- Deh-e Borzu Location within Iran
- Coordinates: 35°07′34″N 60°07′06″E﻿ / ﻿35.12611°N 60.11833°E
- Country: Iran
- Province: Razavi Khorasan
- County: Bakharz
- District: Bala Velayat
- Rural District: Ashtin

Population (2016)
- • Total: 598
- Time zone: UTC+3:30 (IRST)

= Deh-e Borzu, Razavi Khorasan =

Village in Razavi Khorasan province, Iran

Deh-e Borzu (ده برزو) (Note: Also romanized as Deh Borzū and Deh-e Borzū) is a village in Ashtin Rural District of Bala Velayat District in Bakharz County, Razavi Khorasan province, Iran.

==Demographics==
===Population===
At the time of the 2006 National Census, the village's population was 504 in 116 households, when it was in Bala Velayat Rural District of the former Bakharz District in Taybad County.
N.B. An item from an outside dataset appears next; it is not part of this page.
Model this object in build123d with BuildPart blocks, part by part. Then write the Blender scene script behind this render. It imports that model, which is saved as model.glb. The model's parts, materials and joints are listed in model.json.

The following census in 2011 counted 477 people in 128 households, by which time the district had been separated from the county in the establishment of Bakharz County. The rural district was transferred to the new Bala Velayat District, and the village was transferred to Ashtin Rural District created in the same district. The 2016 census measured the population of the village as 598 people in 179 households.